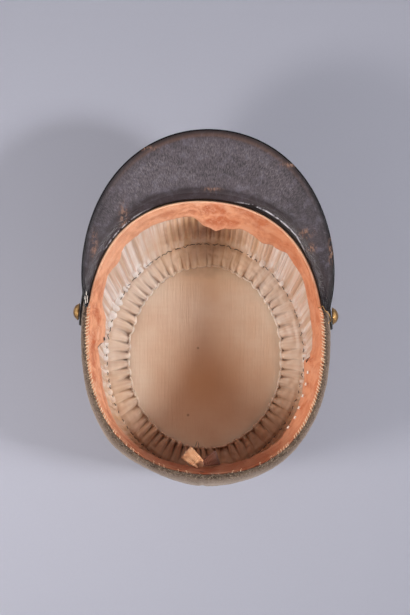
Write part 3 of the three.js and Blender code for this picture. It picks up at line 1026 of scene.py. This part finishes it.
PEAK_CREASE_FROM_RIM = 0.0085
PEAK_CREASE_DEPTH = 0.0006
PEAK_CREASE_HALF_WIDTH = 0.0009
PEAK_GROOVE_FROM_EDGE = 0.0052
PEAK_GROOVE_DEPTH = 0.0003
PEAK_GROOVE_HALF_WIDTH = 0.0006
PEAK_UNEVENNESS = 0.0006
PEAK_EDGE_ROUND = 0.0013
PEAK_ROOT_LENGTH = 0.26

# Distances from the rim, and from the outer edge, of the rows of points along the peak, in metres
PEAK_NEAR_ROWS = (0, 0.0006, 0.0013, 0.0022, 0.0032, 0.0045, 0.006, 0.0072, 0.0079, 0.0085, 0.0091, 0.0100)
PEAK_FAR_ROWS = (0.0068, 0.0060, 0.0052, 0.0044, 0.0032, 0.0022, 0.0013)

# Centre x and y of a scuff on the peak, and its half width and half length, in metres
PEAK_SCUFFS = (
    (-0.060, 0.102, 0.0024, 0.0075),
    (-0.0804, 0.081, 0.0020, 0.0080),
    (0.0705, 0.092, 0.0042, 0.0030),
    (0.0748, 0.0815, 0.0026, 0.0026),
    (0.0879, 0.0800, 0.0016, 0.0080),
    (0.0030, 0.1225, 0.0050, 0.0012),
    (-0.045, 0.150, 0.0080, 0.0012),
    (0.058, 0.140, 0.0060, 0.0012),
)


def peak_span(angle):
    """The peak's inner and outer point at an angle, seen from above, and its depth between them."""
    inner = on_outline(RIM, angle, CLEARANCE)
    outer = on_outline(PEAK, angle * PEAK_OUTLINE_CORNER_ANGLE / PEAK_CORNER_ANGLE)
    return inner, outer, math.dist(inner, outer)


def peak_point(angle, across, drop=0.0):
    """A point of the peak, from the rim at 0 to its outer edge at 1."""
    inner, outer, depth = peak_span(angle)
    deepest = PEAK[1] + PEAK[3] - RIM_CENTRE_Y - RIM_HALF_LENGTH
    bend = min(1.0, depth / 0.020) * PEAK_BEND_HEIGHT
    lift = bend * (1 - math.exp(-across * depth / PEAK_BEND_LENGTH))
    rise = PEAK_RISE * depth * across / deepest
    return Vector((
        lerp(inner[0], outer[0], across),
        lerp(inner[1], outer[1], across),
        rim_height(angle) + lift + rise - drop,
    ))


def peak_wear(point):
    """How rubbed the peak is at a point, 0 to 1."""
    scuffs = (bell(point.x - x, wide) * bell(point.y - y, long) for x, y, wide, long in PEAK_SCUFFS)
    return min(1.0, sum(scuffs))


def leather_peak(material):
    """The peak: a crease near the rim, a groove near the edge, a rounded edge and a plain underside."""
    columns = 520
    points, places = [], []
    for column in range(columns + 1):
        angle = lerp(-PEAK_CORNER_ANGLE, PEAK_CORNER_ANGLE, column / columns)
        depth = max(peak_span(angle)[2], 0.0001)
        shrink = min(1.0, depth / 0.024)
        near = [distance * shrink / depth for distance in PEAK_NEAR_ROWS]
        far = [1 - distance * shrink / depth for distance in PEAK_FAR_ROWS]
        upper = near + [lerp(near[-1], far[0], index / 12) for index in range(1, 12)] + far
        crease = PEAK_CREASE_DEPTH * smooth((42.0 - abs(angle)) / 14.0)
        row, marks = [], []
        for across in upper:
            distance = across * depth
            from_edge = depth - distance
            groove = crease * bell(distance - PEAK_CREASE_FROM_RIM, PEAK_CREASE_HALF_WIDTH)
            edge_groove = bell(from_edge - PEAK_GROOVE_FROM_EDGE, PEAK_GROOVE_HALF_WIDTH)
            groove += PEAK_GROOVE_DEPTH * shrink * edge_groove
            wave = PEAK_UNEVENNESS * ripple(angle * 0.05, across * 2.5, 1.0)
            wave *= math.sin(math.pi * min(across, 1))
            row.append(peak_point(angle, across, groove + wave))
            marks.append((distance, from_edge))
        for turn in (0.25, 0.5, 0.75):
            inward = PEAK_EDGE_ROUND * shrink * (1 - math.sin(math.pi * turn))
            row.append(peak_point(angle, 1 - inward / depth, PEAK_THICKNESS * turn))
            marks.append((depth, 0.0))
        for across in (0.98, 0.9, 0.7, 0.5, 0.3, 0.12, 0.04, 0.0):
            row.append(peak_point(angle, across, PEAK_THICKNESS))
            marks.append((0.02 + across * depth, 0.02 * (1 - across)))
        points.append(row)
        places.append(marks)
    cloth = lambda r, c: (PEAK_ROOT_LENGTH * r / columns, *places[r][c % len(places[r])])
    piece = sheet("leather_peak", points, cloth, loop=True, wear=peak_wear)
    close_ends(piece, len(points), len(points[0]))
    turn_outwards(piece)
    finish_piece(piece, material, ["peak"])


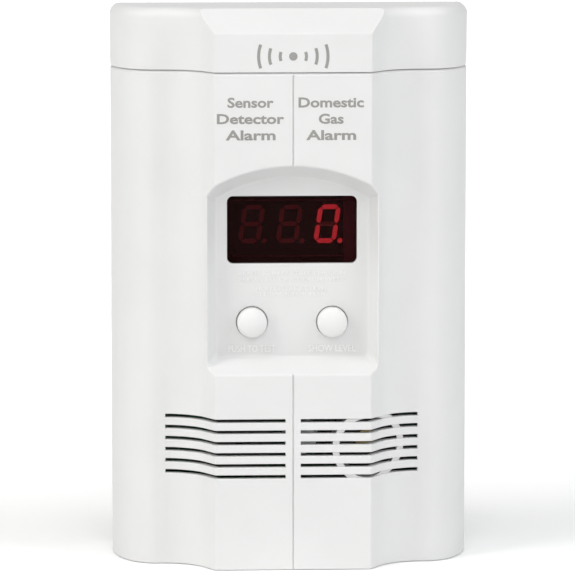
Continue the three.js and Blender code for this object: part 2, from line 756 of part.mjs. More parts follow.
const alarm = group(
  [0, 0, -PLUG_HEIGHT],
  casingSet(),
  buttonSet("test", -BUTTON_X),
  buttonSet("level", BUTTON_X),
  boardSet(),
  batterySet(),
  moduleSet(),
);

export default alarm;
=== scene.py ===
"""A plug-in carbon monoxide detector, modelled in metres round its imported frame."""

import math

import bmesh
import bpy
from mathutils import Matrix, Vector


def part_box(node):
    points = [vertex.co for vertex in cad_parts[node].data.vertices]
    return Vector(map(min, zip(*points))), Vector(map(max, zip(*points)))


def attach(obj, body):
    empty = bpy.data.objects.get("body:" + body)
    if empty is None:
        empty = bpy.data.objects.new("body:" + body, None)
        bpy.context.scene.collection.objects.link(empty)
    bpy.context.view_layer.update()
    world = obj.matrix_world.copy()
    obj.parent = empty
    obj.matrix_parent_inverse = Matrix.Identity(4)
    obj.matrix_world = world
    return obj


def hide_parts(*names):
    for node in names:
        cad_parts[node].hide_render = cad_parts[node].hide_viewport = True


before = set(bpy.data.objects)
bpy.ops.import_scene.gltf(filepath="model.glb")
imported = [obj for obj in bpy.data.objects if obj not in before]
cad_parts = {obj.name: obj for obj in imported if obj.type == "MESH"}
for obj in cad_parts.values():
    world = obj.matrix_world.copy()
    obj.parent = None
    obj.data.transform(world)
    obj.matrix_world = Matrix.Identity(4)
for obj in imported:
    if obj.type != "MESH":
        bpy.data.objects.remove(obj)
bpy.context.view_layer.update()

MM = 0.001

# Places taken from the frame
COVER_LOW, COVER_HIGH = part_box("front_cover")
DOOR_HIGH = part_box("battery_door")[1]
LENS_LOW, LENS_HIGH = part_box("display_lens")
MODULE_LOW, MODULE_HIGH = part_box("display_module")
HALF_WIDTH = COVER_HIGH.x
FRONT = COVER_LOW.y  # the flat centre panel
REAR = COVER_HIGH.y  # back edge of the cover and of the door
BASE = COVER_LOW.z
SEAM = COVER_HIGH.z
TOP = DOOR_HIGH.z
DOOR_BOTTOM = SEAM + 0.1 * MM

# Plan of the casing
WALL = 2 * MM
PLATEAU = FRONT + 10.2 * MM
PANEL_HALF = 20.6 * MM
SLOPE = math.radians(58)
SLOPE_FOOT = PANEL_HALF + (PLATEAU - FRONT) / math.tan(SLOPE)
COVE_RADIUS = 12 * MM
SHOULDER = Vector((11.5 * MM, 19.8 * MM))  # across and along the depth
CHAMFER_LOW = TOP - 6.1 * MM
CHAMFER_BACK = 7.2 * MM
TOP_ROUND = 2.6 * MM

# Display recess
RECESS_FLOOR = FRONT + 7.9 * MM
RECESS_HALF = 20.1 * MM
RECESS_LOW = BASE + 55.7 * MM
ARCH_Z = BASE + 63.7 * MM
ARCH_RADIUS = 39.5 * MM
DRAFT = math.radians(25)
WINDOW_HALF = 17.05 * MM
WINDOW_LOW = BASE + 80.45 * MM
WINDOW_HIGH = BASE + 98.2 * MM
WINDOW_CORNER = 1.5 * MM

# Buttons
BUTTON_X = 10.55 * MM
BUTTON_Z = BASE + 64.9 * MM
BUTTON_RADIUS = 3.95 * MM
DOME_DEPTH = 2.1 * MM
STEM_RADIUS = 1.6 * MM
HOLE_RADIUS = 4.12 * MM

# Vents and the sounder's socket
VENT_TOP = BASE + 39.75 * MM
VENT_PITCH = 2.97 * MM
VENT_HEIGHT = 0.92 * MM
VENT_SPAN = (2 * MM, 33.4 * MM)
VENT_ROWS = 6
SOUNDER = Vector((20 * MM, 0, BASE + 32.3 * MM))
SOCKET_OUTER = 9.65 * MM
SOCKET_INNER = 7.95 * MM
SOCKET_SUNK = 0.6 * MM


# ---- working by hand: selecting, adding, cutting ----


def only(obj):
    """Makes obj the one selected and active object."""
    if bpy.context.object and bpy.context.object.mode != "OBJECT":
        bpy.ops.object.mode_set(mode="OBJECT")
    bpy.ops.object.select_all(action="DESELECT")
    obj.select_set(True)
    bpy.context.view_layer.objects.active = obj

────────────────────

• _Work to do_: Quote exactly the stretch of lines above that starts at the first one and ends at the line with "0.0032, 0.0022, 0.0013)", and nothing beyond it.

• _Task result_:
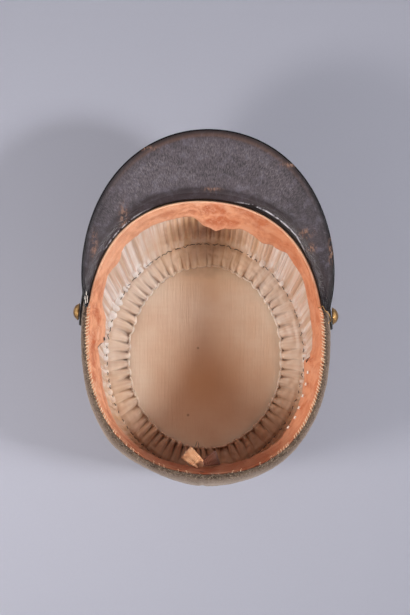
Write part 3 of the three.js and Blender code for this picture. It picks up at line 1026 of scene.py. This part finishes it.
PEAK_CREASE_FROM_RIM = 0.0085
PEAK_CREASE_DEPTH = 0.0006
PEAK_CREASE_HALF_WIDTH = 0.0009
PEAK_GROOVE_FROM_EDGE = 0.0052
PEAK_GROOVE_DEPTH = 0.0003
PEAK_GROOVE_HALF_WIDTH = 0.0006
PEAK_UNEVENNESS = 0.0006
PEAK_EDGE_ROUND = 0.0013
PEAK_ROOT_LENGTH = 0.26

# Distances from the rim, and from the outer edge, of the rows of points along the peak, in metres
PEAK_NEAR_ROWS = (0, 0.0006, 0.0013, 0.0022, 0.0032, 0.0045, 0.006, 0.0072, 0.0079, 0.0085, 0.0091, 0.0100)
PEAK_FAR_ROWS = (0.0068, 0.0060, 0.0052, 0.0044, 0.0032, 0.0022, 0.0013)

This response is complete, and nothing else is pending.